1. There was an incident on public record. The National Enquirer stories about other women had been out for a week without gaining much traction in the mainstream press. It wasn't until Tiger ran his truck into a tree, which required police action and a report, that the sports world picked up the story.
2. Tiger has never said anything about anything. Tiger has been a walking Nike swoosh for more than a decade. Learning something, anything, about him sated the curiosities of even the most stoic ink-stained wretch. Most athletes aren't so mysterious.
3. Everyone knows Tiger Woods. Damaso Marte could be having threesomes with giraffes, and it wouldn't cross over like Woods has. A story like this requires the gossip rags to pick it up first, and that doesn't happen unless the people who buy Star at the Duane Reade checkout line know who the heck they're talking about.
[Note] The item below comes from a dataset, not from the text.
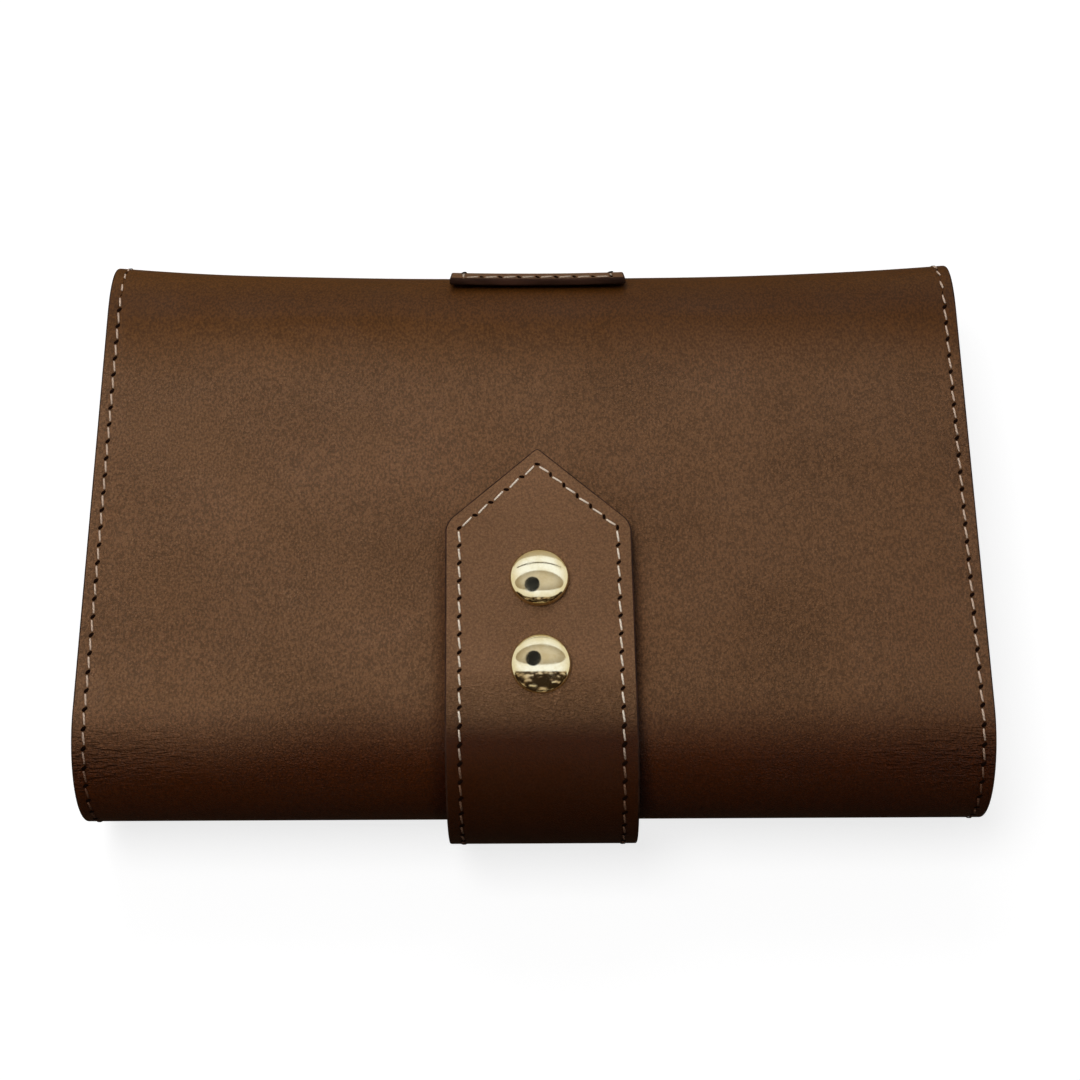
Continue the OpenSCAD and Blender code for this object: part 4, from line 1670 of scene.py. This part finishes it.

If it's not Tiger Woods (or similarly high-profile athletes), no one will care. Think about the athletes your grandmother knows the names of: Brett Favre, Michael Vick, Tiger Woods, Michael Jordan, maybe Derek Jeter. Nobody outside those guys is selling mags.
4. The story is self-sustaining. Every day, a new woman sells her story, and it piles on. However many there are, they will keep coming, as long as they keep selling magazines. This is not a onetime incident, a Wade Boggs–Margo Adams deal. There is no danger of running out of stories and story lines. Other athletes might have similar deals, of course, but all told, Tiger's record on this does seem rather extraordinary. As someone funnier than us put it, "Tiger Woods is the Tiger Woods of cheating on his wife."
5. Tiger is an industry to himself. If this were an athlete in a team sport, there would be regular beat reporters to whom he would have to talk, at some point. (They're in the locker room with microphones, after all.) Tiger is so far removed from the rest of earth, bunkered away, in his sport's off-season, that media availability is a rare, precious commodity with him. He can't sit down one time with his regular press corps, answer everybody's questions, and then "get back to work." This is what A-Rod did with his PED issue this February, and eventually, everyone ran out of questions. Tiger's very nature, as a guy who gives nothing of himself and betrays no innermost thoughts, as a global brand above the world of give-and-take with the press, makes this approach impossible. The local press cannot ask questions and move on, because there is no local press: With this story, the world is the press. There is literally no answer, no combination of answers, that Tiger can give to make this story pass. He just has to wait. He has no press allies outside of the golf world that relies on him to sustain life. Team-sport athletes do.
A good corollary to this is Kobe Bryant, a man accused of a crime far, far worse than anything Tiger has been accused of. Kobe managed the story because he could blend in — as much as Kobe Bryant can ever blend in — to the story line of the Los Angeles Lakers. He's just a guy trying to help his team win, and his off-court life became a "distraction." The sporting press loves to consider itself above distractions: Deep down, they just want to write about the games and the sports too. That's why they got into this in the first place. Writing about extramarital affairs and felony rape charges is outside of their frame of reference and their comfort zone. When the charges against Kobe were dropped, everyone washed their hands of it, said "Okay, that's that, then," and returned to their regularly scheduled programming.
Eventually, they will return to normalcy, and be happy to write about the games again. Tiger Woods will likely never be the same — though expect countless "redemption" and "otherwordly focus" stories come the Masters — but the sports-journalism game, for better or worse, will float lithely back to hagiography and blind hero worship again. It's what we do. It's why we're here.